In must-see video, Al Franken shut down Joe Lieberman on the Senate floor yesterday. Lieberman asked for more time, Franken, presiding over the Senate, denied it. "Franken's spokeswoman, Jess McIntosh, said that the Minnesota senator wouldn't allow Lieberman to continue because time limits were being enforced by Senate leaders rushing to finish a defense spending bill and get to the health bill." (Here's NBC's Kelly O'Donnell's piece from Nightly News last night.) 

Speaking of Lieberman, MoveOn says it's raised $1 million off Lieberman, using this sock-puppet video mocking him.

By a 16-7 vote yesterday, the Senate Banking Committee voted to approve Ben Bernanke's confirmation for a second term as Fed chairman. It now moves to the full Senate. But yesterday's vote "represented a retreat from Mr. Bernanke's near-unanimous approval by the committee four years ago. Neither party's members voted as a bloc, and even some of Mr. Bernanke's supporters said they harbored reservations and might reconsider when the vote went to the Senate." 
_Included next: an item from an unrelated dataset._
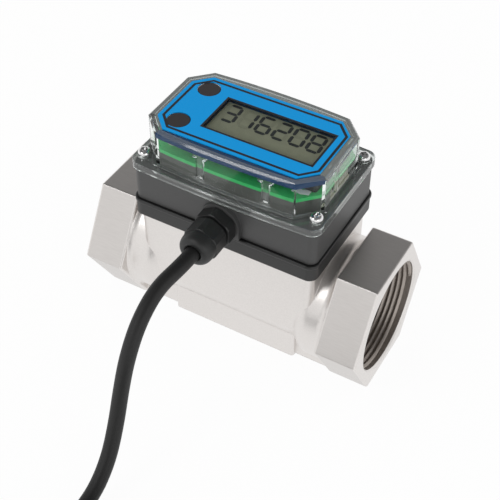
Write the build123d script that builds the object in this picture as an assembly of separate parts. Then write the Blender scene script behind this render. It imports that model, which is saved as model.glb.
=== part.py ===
from build123d import *
from math import copysign, cos, hypot, pi, radians, sin, tan
import os

# Steel body. All sizes are in millimetres, angles in degrees.
HEX_ACROSS_FLATS = 57.15
HEX_LENGTH = 18.23
BODY_LENGTH = 129.12
HEX_EDGE_ROUND = 0.9
COLLAR_RADIUS = 27.2
COLLAR_FILLET = 2.6
COLLAR_FILLET_RISE = 1.2
WAIST_RADIUS = 22.6
WAIST_LENGTH = 56.0
SHOULDER_LENGTH = 11.0
PAD_CORNER = 3.4
PAD_RISE = 31.025
PAD_DROP = 3.4
PAD_EDGE_ROUND = 1.2
FOOT_LENGTH = 59.2
FOOT_WIDTH = 34.3
FOOT_CORNER = 1.5
KEEL_WIDTH = 29.8

# Flow passage
THREAD_MAJOR_RADIUS = 24.03
PORT_DEPTH = 24.0
PORT_CHAMFER = 0.87
PORT_RUNOUT = 2.5
SEAT_BORE_RADIUS = 19.2
CENTRE_BORE_RADIUS = 18.4
CENTRE_BORE_LENGTH = 21.0
RING_GROOVE_DEPTH = 0.9
RING_THICKNESS = 1.2
RING_WIDTH = 2.4
RING_GAP_ANGLE = 40
RING_SLACK = 0.1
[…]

How productive were House members this year? "Healthcare may have dominated debate in Congress this year, but House lawmakers still found time to record 991 total roll call votes over the past 12 months," The Hill writes. "That's the chamber's second-highest vote total since 1991, according to the chamber's historians. The first session of the 110th Congress currently holds first place, recording more than 1,100 votes in a single year. Interestingly enough, July was the most productive month for the 111th House. Over the course of 31 days, its members recorded 209 roll call votes."